* THE REQUEST *
Write out the lines from the top of the material through the line with "lamp_r = 3;", exactly and with nothing added.

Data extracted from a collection
>> Begin

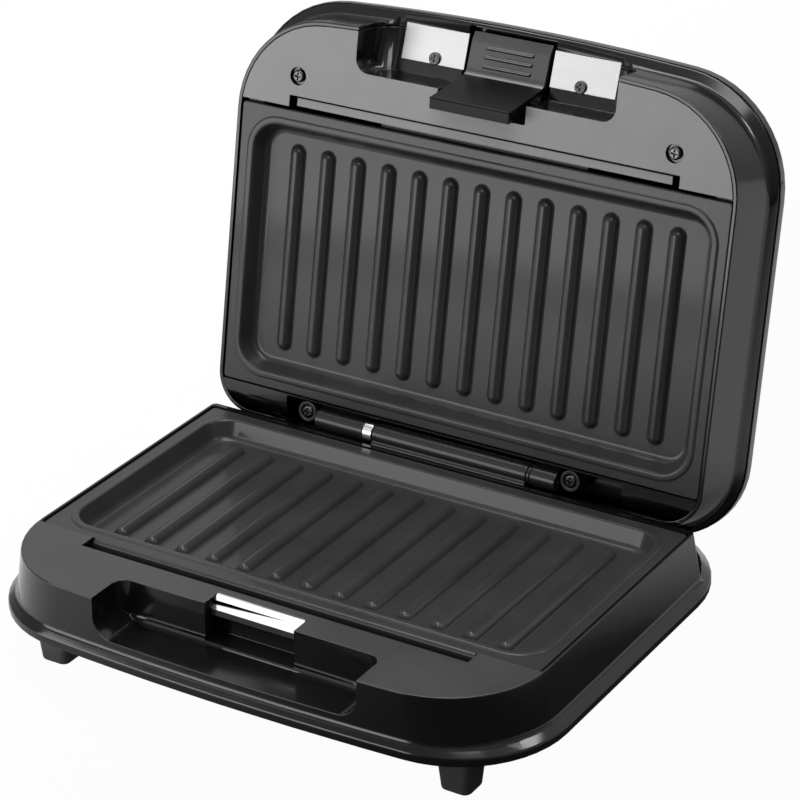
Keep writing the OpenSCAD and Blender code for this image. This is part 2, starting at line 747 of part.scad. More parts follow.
module lid_shell() {
    notch_w = latch_w + 2 * latch_gap;
    color(black) in_lid() difference() {
        union() {
            difference() {
                lid_outer();
                lid_inner();
            }
            intersection() {
                lid_outer();
                union() {
                    for (s = land_screws)
                        translate([s[0], s[1], wall_t + 2]) cylinder(r = 4, h = lid_top - wall_t - 2);
                    for (x = hinge_screw_xs)
                        translate([x, hinge_screw_y, hinge_roof + wall_t]) cylinder(r = 4, h = 20);
                    for (x = [-trim_screw_x, trim_screw_x])
                        translate([x, trim_screw_y, lid_pocket_depth + wall_t + 1.8]) cylinder(r = 3.4, h = 10);
                }
            }
        }
        for (s = land_screws)
            translate([s[0], s[1], 0]) cylinder(r = 1.4 + run, h = lid_top - 1);
        for (x = hinge_screw_xs)
            translate([x, hinge_screw_y, 0]) cylinder(r = 1.4 + run, h = lid_top - 1);
        trim_places() cylinder(r = 1.4 + run, h = 10.2, center = true);
        // mouth of the pocket in the front wall
        lid_pocket_cut();
        trim_recess();
        // room for the latch's thumb plate and for its travel
        translate([-notch_w / 2, notch_front, 0]) cube([notch_w, notch_rear - notch_front, lid_top + 1]);
        hinge_bay_cut(0, bay_y);
    }
}

lamp_xs = [-9, 9];
lamp_y = -18;
lamp_r = 3;

module lid_cover() {
    color(black) in_lid() difference() {
        loft([[flange_z, cover_edge], [lid_top + cover_h - 2, cover_edge],
              [lid_top + cover_h - 0.7, inset(cover_edge, 0.8)], [lid_top + cover_h, inset(cover_edge, 3)]]);
        loft([[flange_z - 1, lid_edge], [lid_top, lid_edge]]);
        loft([[lid_top - 1, inset(cover_edge, 3.2)], [lid_top + cover_h - cover_t, inset(cover_edge, 3.2)]]);
        for (x = lamp_xs)
            translate([x, lamp_y, lid_top]) cylinder(r = lamp_r + run, h = cover_h + 1);
        // gap in the band at each side
        for (x = [-1, 1])
            translate([x * (cover_edge[0] + 4), -8.5, flange_z - 1]) translate([-5, -2.6, 0]) cube([10, 5.2, 3]);
    }
}

module lamp(x) {
    on_x = [x, lamp_y, lid_top];
    in_lid() translate(on_x) {
        cylinder(r = lamp_r, h = cover_h + 0.5);
        cylinder(r = lamp_r + 1, h = cover_h - cover_t);
    }
}

module power_lamp() { color([0.7, 0.1, 0.08]) lamp(lamp_xs[0]); }
module ready_lamp() { color([0.15, 0.5, 0.2]) lamp(lamp_xs[1]); }

module lid_frame() {
    frame_line = inset(lid_rim, wall_t + 0.2);
    strip_y = lid_rear - wall_t - 0.2 - strip_r;
    bay = hinge_bay;
    slot_w = latch_w + 2 * latch_gap;
    deep = 9;
    roof_z = lid_top - wall_t - fit;
    color(satin) in_lid() difference() {
        union() {
            difference() {
                loft([[0, frame_line], [deep, frame_line]]);
                // hollow behind the front land and behind the rear strip
                translate([0, rim_front + 4, wall_t + 0.7]) intersection() {
                    slab(2 * rim_x - 20, front_reach - 12, deep, 30);
                    translate([-200, 0, 0]) cube([400, 200, 20]);
                }
            }
            // walls and sloping floor of the finger pocket
            intersection() {
                loft([[0, frame_line], [roof_z, inset(lid_rim, wall_t)]]);
                translate([0, wall_t - pocket_y, 0]) mirror([0, 1, 0])
                    slab(pocket_w + 2 * wall_t, cut_reach, roof_z, pocket_r + wall_t);
                on_pocket_floor() translate([-pocket_w, -cut_reach, wall_t - cut_reach])
                    cube([2 * pocket_w, cut_reach + 10, cut_reach]);
            }
            // slot for the latch
            translate([-slot_w / 2 - wall_t, -pocket_y - 8, 0])
                cube([slot_w + 2 * wall_t, pocket_y + 8 + lid_slot_rear + wall_t, roof_z]);
            // roof and ends over the hinge
            translate([-bay - wall_t, plate_d - 0.6, 0])
                cube([2 * (bay + wall_t), 13, hinge_roof + wall_t]);
            // lugs that carry the plate's posts
            for (p = posts)
                translate([p[0] - (p[0] < 0 ? 16 : 7), p[1] - 6, lug_z]) cube([23, 12, lug_t]);
            for (p = posts)
                translate([p[0] + (p[0] < 0 ? -16 : 13), p[1] - 6, deep - 2]) cube([3, 12, lug_z - deep + 3]);
        }
        // seat of the plate and the opening behind it
        translate([-rim_x, -land_gap, -1]) cube([2 * rim_x, plate_d + land_gap + fit, plate_edge_h + 1]);
        translate([0, ledge_w, -1])
            slab(plate_w - 2 * ledge_w, plate_d - 2 * ledge_w, pan_z + 2, hollow_r);
        // channel in the land with a rail standing in it
        difference() {
            translate([-rail_len / 2 - rail_end_gap, -channel_d, -1])
                cube([rail_len + 2 * rail_end_gap, channel_d + eps, channel_h + 1]);
            translate([-rail_len / 2, 0.6 - channel_d, rail_drop]) cube([rail_len, rail_w, channel_h]);
        }
        lid_pocket_cut();
        translate([-slot_w / 2, -front_reach - 3, -1])
            cube([slot_w, front_reach + 3 + lid_slot_rear, lid_top + 2]);
        trim_recess();
        trim_places() cylinder(r = 1.6, h = 8, center = true);
        hinge_bay_cut(0, bay_y);
        // rear strip rounds away towards the hinge
        along_x(-rim_x, rim_x) difference() {
            translate([strip_y, -1]) square([20, strip_r + 1]);
            translate([strip_y, strip_r]) circle(strip_r);
        }
        for (x = hinge_screw_xs)
            translate([x, hinge_screw_y, hinge_roof - 1]) cylinder(r = 1.6, h = 4);
        for (s = land_screws) {
            translate([s[0], s[1], -1]) cylinder(r = 4, h = 2.4);
            translate([s[0], s[1], -1]) cylinder(r = 1.6, h = 12);
        }
        for (p = posts)
            translate([p[0], p[1], lug_z - 1]) cylinder(r = 1.6, h = lug_t + 2);
        rod_x(-slot_w / 2 - wall_t - 1, slot_w / 2 + wall_t + 1, pivot[0], pivot[1] - shut_gap, latch_pin_r + run);
    }
}

module frame_screws() {
    color(dark_steel) in_lid() for (s = land_screws)
        translate([s[0], s[1], 1.4 - head_h]) mirror([0, 0, 1]) screw(land_screw_len);
}

module upper_plate_screws() {
    color(zinc) in_lid() mirror([0, 0, 1]) for (p = posts)
        translate([p[0], p[1], -lug_z - lug_t]) rotate([180, 0, 0]) translate([0, 0, head_h]) screw(lug_t + plate_screw_grip);
}

module upper_heater() { color(zinc) in_lid() mirror([0, 0, 1]) heating_rod(); }
module upper_reflector() { color(steel) in_lid() mirror([0, 0, 1]) reflector_sheet(); }
module upper_reflector_screws() { color(zinc) in_lid() mirror([0, 0, 1]) reflector_screw_pair(); }
module upper_thermostat() { color(zinc) in_lid() mirror([0, 0, 1]) thermostat_body(); }

module thermal_fuse() {
    fuse_r = 1.6;
    can = [18, 32];
    wire = 4;
    color(zinc) in_lid() {
        rod_x(can[0], can[1], plate_d / 2, pan_z + fuse_r + run, fuse_r);
        rod_x(can[0] - wire, can[1] + wire, plate_d / 2, pan_z + fuse_r + run, 0.5);
    }
}

// Places of the two trim screws on the pocket's floor.
module trim_places() {
    for (x = [-trim_screw_x, trim_screw_x])
        on_pocket_floor() translate([x, trim_screw_y + pocket_y, 0]) children();
}

// A steel plate on the pocket's floor, with room g round it.
module trim_sheet(side, g) {
    on_pocket_floor()
        translate([side * trim_x - trim_len / 2 - g, trim_screw_y + 2.3 - trim_d + pocket_y - g, 0])
            cube([trim_len + 2 * g, trim_d + 2 * g, trim_t]);
}

module trim_recess() {
    for (side = [-1, 1]) trim_sheet(side, run);
}

module trim_plate(side) {
    color(steel) in_lid() difference() {
        trim_sheet(side, 0);
        trim_places() cylinder(r = 1.6, h = 4, center = true);
    }
}

module left_trim_plate() { trim_plate(-1); }
module right_trim_plate() { trim_plate(1); }

module trim_screws() {
    color(dark_steel) in_lid() trim_places() translate([0, 0, -head_h]) mirror([0, 0, 1]) screw(trim_screw_len);
}

// Knuckle and screw boss of one side of the hinge, hung from the roof.
module hinge_bracket(span, screw_x) {
    roof = hinge_roof + shut_gap;
    color(black) on_lid() difference() {
        union() {
            rod_x(span[0], span[1], hinge_y, hinge_up, barrel_r);
            along_x(span[0], span[1])
                polygon([[bay_y + fit, roof], [bay_y + fit, roof - 5], [hinge_y - barrel_r, hinge_up],
                         [hinge_y + barrel_r, hinge_up], [hinge_y + barrel_r, roof]]);
            translate([screw_x, hinge_screw_y, 1]) cylinder(r = 4.6, h = roof - 1);
            translate([min(span[0], screw_x), hinge_screw_y - 3, roof - 4])
                cube([max(span[1], screw_x) - min(span[0], screw_x), 6, 4]);
        }
        rod_x(span[0] - 12, span[1] + 1, hinge_y, hinge_up, pin_r + run);
        translate([screw_x, hinge_screw_y, 0]) cylinder(r = 1.6, h = roof + 1);
        translate([screw_x, hinge_screw_y, 0]) cylinder(r = head_r + 0.3, h = 1 + head_h);
    }
}

module left_hinge_bracket() { hinge_bracket(left_barrel, hinge_screw_xs[0]); }
module right_hinge_bracket() { hinge_bracket(right_barrel, hinge_screw_xs[1]); }

module hinge_screws() {
    color(dark_steel) on_lid() for (x = hinge_screw_xs)
        translate([x, hinge_screw_y, 1]) mirror([0, 0, 1]) screw(hinge_screw_len);
}

module hinge_pin() {
    color(zinc) on_lid() rod_x(left_barrel[0] + 1, right_barrel[1] - 1, hinge_y, hinge_up, pin_r);
}

module hinge_ring(span, r) {
    difference() {
        rod_x(span[0], span[1], hinge_y, hinge_up, r);
        rod_x(span[0] - 1, span[1] + 1, hinge_y, hinge_up, pin_r + run);
    }
}

module left_hinge_bush() { color(steel) on_lid() hinge_ring(bush_span, barrel_r + 0.3); }
module right_hinge_washer() { color(black) on_lid() hinge_ring(washer_span, barrel_r - 0.2); }

module latch_pin() {
    reach = latch_w / 2 + latch_gap + wall_t;
    color(zinc) on_lid() rod_x(-reach, reach, pivot[0], pivot[1], latch_pin_r);
}

module latch_spring() {
    color(zinc) on_lid() difference() {
        rod_x(-7, 7, pivot[0], pivot[1], latch_pin_r + 1.3);
        rod_x(-8, 8, pivot[0], pivot[1], latch_pin_r + run);
    }
}

// ---- latch --------------------------------------------------------------

module latch() {
    w = latch_w / 2;
    lean = (arm_end[0] - arm_top[0]) / (arm_top[1] - arm_end[1]);
    hook_top = arm_end[1] + hook_t;
    color(satin) on_lid() difference() {
        union() {
            along_x(-w, w)
                polygon([arm_top, arm_end, [hook_tip, arm_end[1] + 0.6], [hook_tip, hook_top],
                         [arm_end[0] - lean * hook_t + latch_t, hook_top],
                         [arm_top[0] + latch_t, arm_top[1]], [arm_top[0] + 1, arm_top[1] + latch_t],
                         [thumb_end[0] + 0.6, thumb_end[1] + latch_t],
                         [curl_end[0] + 0.7, curl_end[1] + 1.2], curl_end, thumb_end]);
            for (s = [-1, 1]) {
                rod_x(s * w - (s > 0 ? 8 : 0), s * w + (s > 0 ? 0 : 8), pivot[0], pivot[1], 2.8);
                translate([s * w - (s > 0 ? 8 : 0), arm_top[0] + 1, pivot[1] - 2.6])
                    cube([8, pivot[0] - arm_top[0] - 1, 3.4]);
            }
            // grip ribs across the thumb plate
            for (t = [0.28, 0.55, 0.82])
                rod_x(-11.5, 11.5, mix(arm_top[0], thumb_end[0], t), mix(arm_top[1], thumb_end[1], t), 0.9);
        }
        rod_x(-w - 1, w + 1, pivot[0], pivot[1], latch_pin_r + run);
    }
}

lower_casing();
bottom_tray();
front_left_foot();
front_right_foot();
rear_left_foot();
rear_right_foot();
foot_screws();
lower_plate();
lower_plate_screws();
lower_heater();
lower_reflector();
lower_reflector_screws();
lower_thermostat();
catch_plate();
hinge_barrel();
barrel_screws();
terminal_block();
cord_gland();
lid_shell();
lid_cover();
lid_frame();
frame_screws();
upper_plate();
upper_plate_screws();
upper_heater();
upper_reflector();
upper_reflector_screws();
upper_thermostat();
thermal_fuse();
left_trim_plate();
right_trim_plate();
trim_screws();
left_hinge_bracket();
right_hinge_bracket();
hinge_screws();
hinge_pin();
left_hinge_bush();
right_hinge_washer();
latch_pin();
latch_spring();
power_lamp();
ready_lamp();
latch();
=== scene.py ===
# %% [markdown]
# # An open sandwich toaster
# A black sandwich toaster stands open on a white ground. Its casings are glossy moulded plastic,
# the inner face of the lid is satin, and the two ribbed cooking plates have a dark non-stick
# coating. The solids that measure, hinge and collide come in ready made and stay as they are. This
# lesson gives them their looks, and models again the pieces whose rounded edges catch the light.

import json
import math

import bmesh
import bpy
from mathutils import Matrix, Vector


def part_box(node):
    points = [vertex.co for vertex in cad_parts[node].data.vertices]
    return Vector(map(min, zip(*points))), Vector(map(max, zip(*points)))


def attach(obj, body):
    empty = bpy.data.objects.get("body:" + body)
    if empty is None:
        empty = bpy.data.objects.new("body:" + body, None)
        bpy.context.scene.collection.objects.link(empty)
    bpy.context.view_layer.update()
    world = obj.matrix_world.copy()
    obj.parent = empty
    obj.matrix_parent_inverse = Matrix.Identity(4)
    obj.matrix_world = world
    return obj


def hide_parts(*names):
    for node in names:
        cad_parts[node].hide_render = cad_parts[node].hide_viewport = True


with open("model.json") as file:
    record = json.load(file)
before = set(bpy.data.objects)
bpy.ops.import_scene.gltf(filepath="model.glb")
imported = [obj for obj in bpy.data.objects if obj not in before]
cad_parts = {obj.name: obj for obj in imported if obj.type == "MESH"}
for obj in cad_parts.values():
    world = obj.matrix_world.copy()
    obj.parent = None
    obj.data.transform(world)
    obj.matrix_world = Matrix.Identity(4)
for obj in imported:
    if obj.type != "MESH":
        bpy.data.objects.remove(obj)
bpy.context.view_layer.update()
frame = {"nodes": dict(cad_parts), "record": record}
print("solids:", len(frame["nodes"]))

# %% [markdown]
# ## Units and places
# The toaster was measured in millimetres from the front edge of its lower plate, and the rim where
# lid and base meet is height zero. Blender works in metres from the middle of the footprint, so
# one small function turns a measured point into a place in the scene. Lid pieces were measured
# with the lid shut, so they are modelled shut and then swung back about the hinge by one matrix.

# %% Places
MM = 0.001
PLATE_W, PLATE_D = 232, 124
SHUT_GAP = 0.6
HINGE_Y, HINGE_Z = 132.2, 2.9
hinge_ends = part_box("hinge_pin")
hinge_centre = (hinge_ends[0] + hinge_ends[1]) / 2
RIM_HEIGHT = hinge_centre.z / MM - HINGE_Z
ORIGIN_Y = HINGE_Y - hinge_centre.y / MM
OPEN_ANGLE = math.radians(100.25)
ACROSS, UP = Vector((0, 1, 0)), Vector((0, 0, 1))


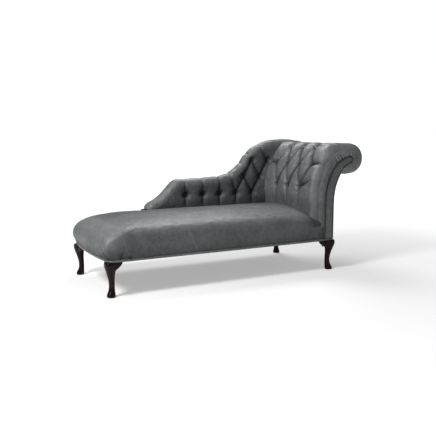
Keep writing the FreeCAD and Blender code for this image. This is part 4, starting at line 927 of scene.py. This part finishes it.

>> End

* WORKED ANSWER *
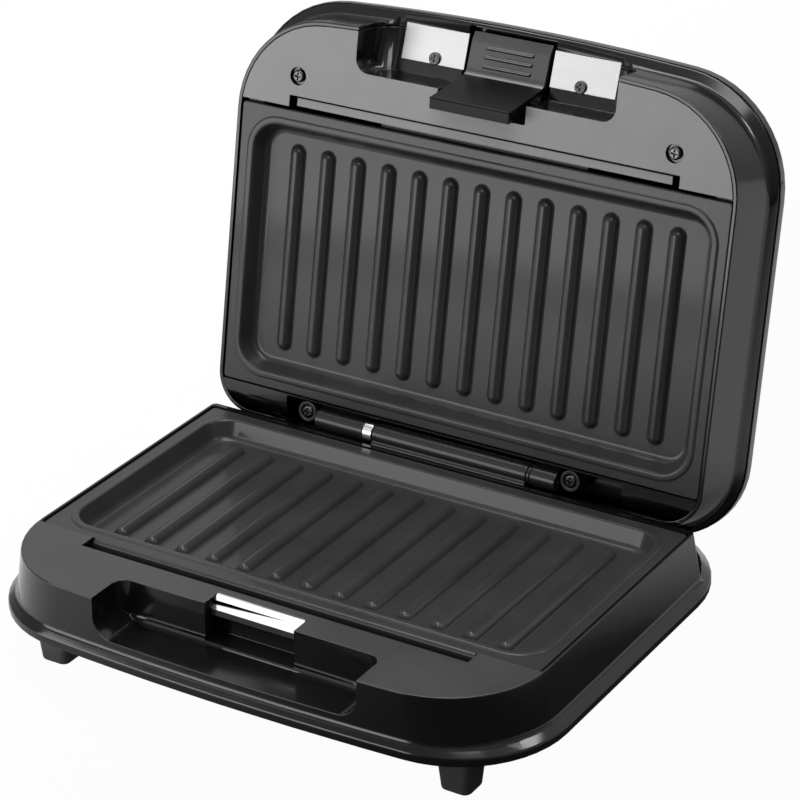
Keep writing the OpenSCAD and Blender code for this image. This is part 2, starting at line 747 of part.scad. More parts follow.
module lid_shell() {
    notch_w = latch_w + 2 * latch_gap;
    color(black) in_lid() difference() {
        union() {
            difference() {
                lid_outer();
                lid_inner();
            }
            intersection() {
                lid_outer();
                union() {
                    for (s = land_screws)
                        translate([s[0], s[1], wall_t + 2]) cylinder(r = 4, h = lid_top - wall_t - 2);
                    for (x = hinge_screw_xs)
                        translate([x, hinge_screw_y, hinge_roof + wall_t]) cylinder(r = 4, h = 20);
                    for (x = [-trim_screw_x, trim_screw_x])
                        translate([x, trim_screw_y, lid_pocket_depth + wall_t + 1.8]) cylinder(r = 3.4, h = 10);
                }
            }
        }
        for (s = land_screws)
            translate([s[0], s[1], 0]) cylinder(r = 1.4 + run, h = lid_top - 1);
        for (x = hinge_screw_xs)
            translate([x, hinge_screw_y, 0]) cylinder(r = 1.4 + run, h = lid_top - 1);
        trim_places() cylinder(r = 1.4 + run, h = 10.2, center = true);
        // mouth of the pocket in the front wall
        lid_pocket_cut();
        trim_recess();
        // room for the latch's thumb plate and for its travel
        translate([-notch_w / 2, notch_front, 0]) cube([notch_w, notch_rear - notch_front, lid_top + 1]);
        hinge_bay_cut(0, bay_y);
    }
}

lamp_xs = [-9, 9];
lamp_y = -18;
lamp_r = 3;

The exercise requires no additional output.